%%

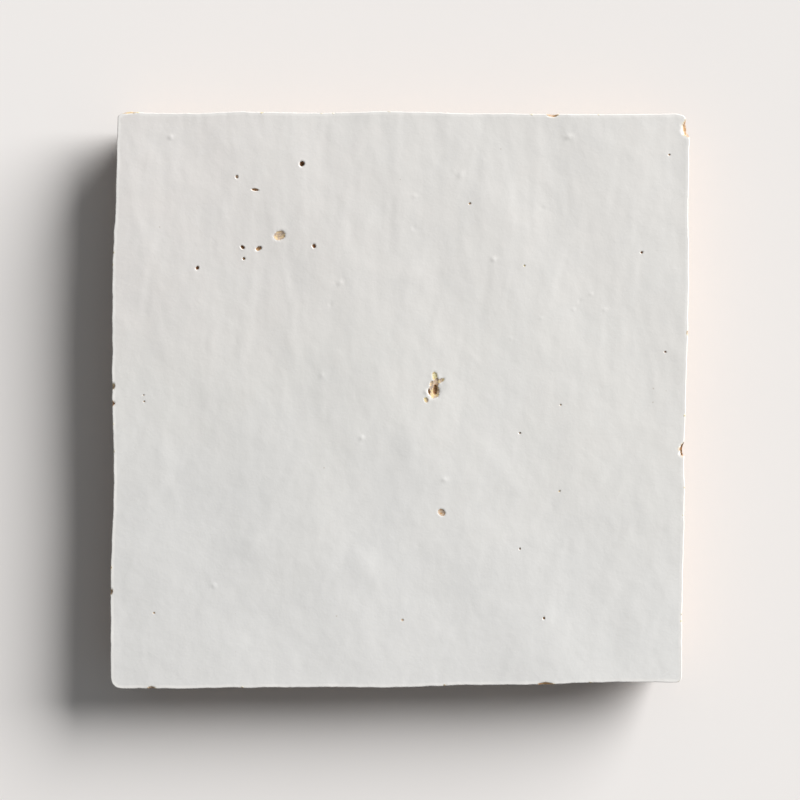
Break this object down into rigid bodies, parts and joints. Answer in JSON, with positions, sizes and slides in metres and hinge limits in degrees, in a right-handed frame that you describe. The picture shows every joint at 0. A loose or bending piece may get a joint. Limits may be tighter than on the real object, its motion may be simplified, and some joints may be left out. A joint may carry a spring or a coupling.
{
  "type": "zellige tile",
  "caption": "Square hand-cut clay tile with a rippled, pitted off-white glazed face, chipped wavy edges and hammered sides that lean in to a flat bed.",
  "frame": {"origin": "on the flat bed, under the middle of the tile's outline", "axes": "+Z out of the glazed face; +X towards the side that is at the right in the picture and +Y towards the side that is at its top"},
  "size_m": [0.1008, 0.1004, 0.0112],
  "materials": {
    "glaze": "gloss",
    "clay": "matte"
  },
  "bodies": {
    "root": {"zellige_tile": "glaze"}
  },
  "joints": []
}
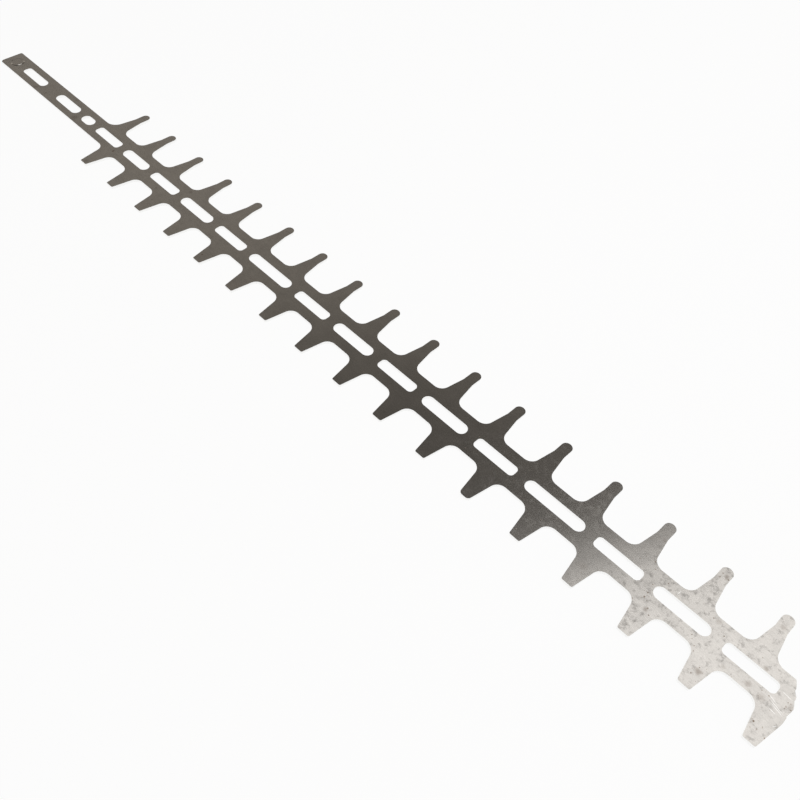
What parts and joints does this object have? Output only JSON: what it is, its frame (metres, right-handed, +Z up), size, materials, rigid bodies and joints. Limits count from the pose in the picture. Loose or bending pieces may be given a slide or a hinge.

%%

**Your goal:**
Make an exact copy of the records.

**Solution for this task:**
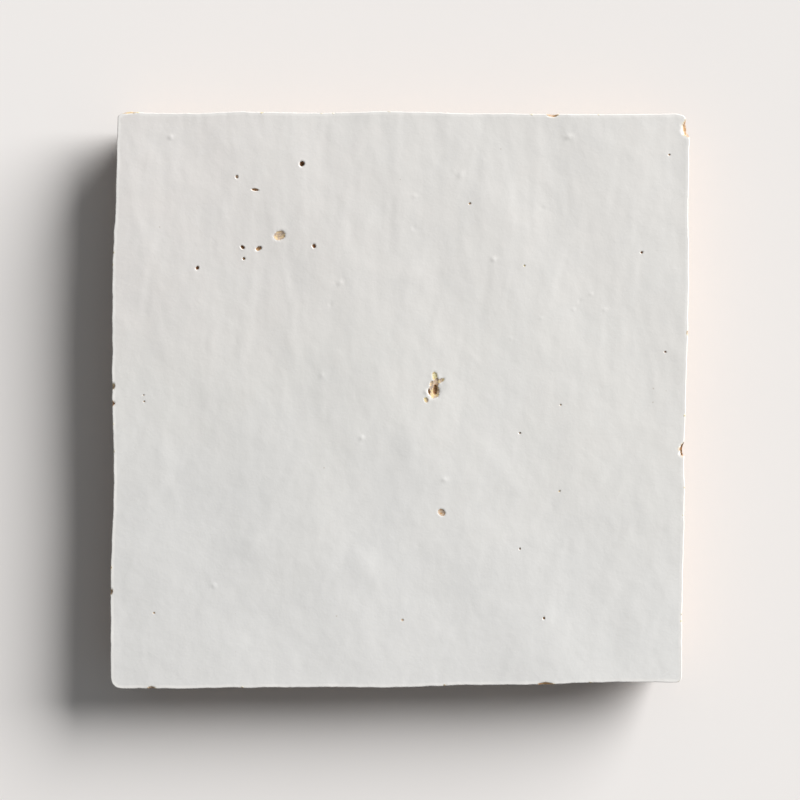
Break this object down into rigid bodies, parts and joints. Answer in JSON, with positions, sizes and slides in metres and hinge limits in degrees, in a right-handed frame that you describe. The picture shows every joint at 0. A loose or bending piece may get a joint. Limits may be tighter than on the real object, its motion may be simplified, and some joints may be left out. A joint may carry a spring or a coupling.
{
  "type": "zellige tile",
  "caption": "Square hand-cut clay tile with a rippled, pitted off-white glazed face, chipped wavy edges and hammered sides that lean in to a flat bed.",
  "frame": {"origin": "on the flat bed, under the middle of the tile's outline", "axes": "+Z out of the glazed face; +X towards the side that is at the right in the picture and +Y towards the side that is at its top"},
  "size_m": [0.1008, 0.1004, 0.0112],
  "materials": {
    "glaze": "gloss",
    "clay": "matte"
  },
  "bodies": {
    "root": {"zellige_tile": "glaze"}
  },
  "joints": []
}
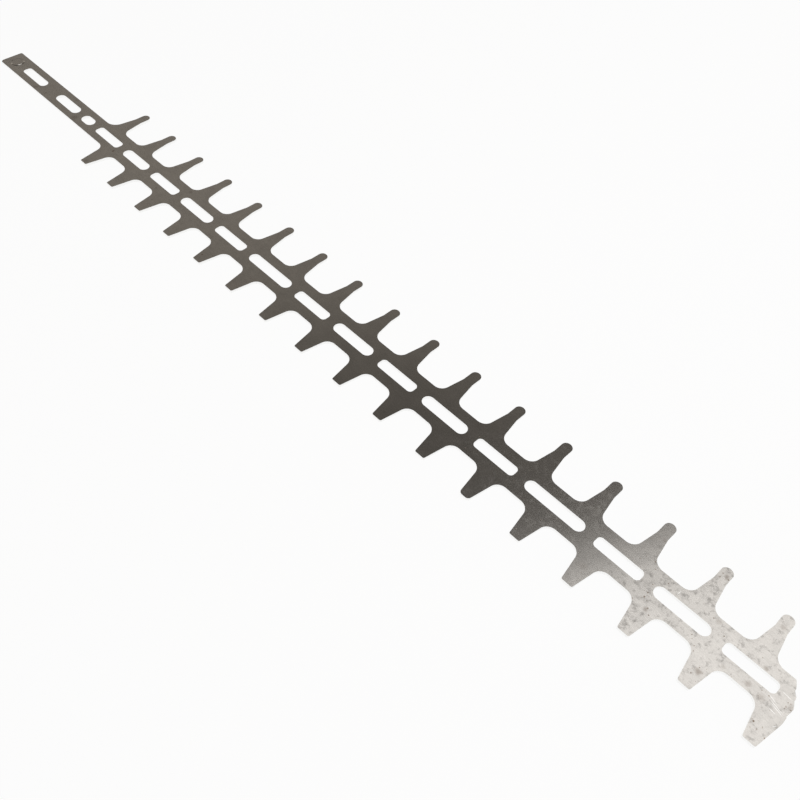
What parts and joints does this object have? Output only JSON: what it is, its frame (metres, right-handed, +Z up), size, materials, rigid bodies and joints. Limits count from the pose in the picture. Loose or bending pieces may be given a slide or a hinge.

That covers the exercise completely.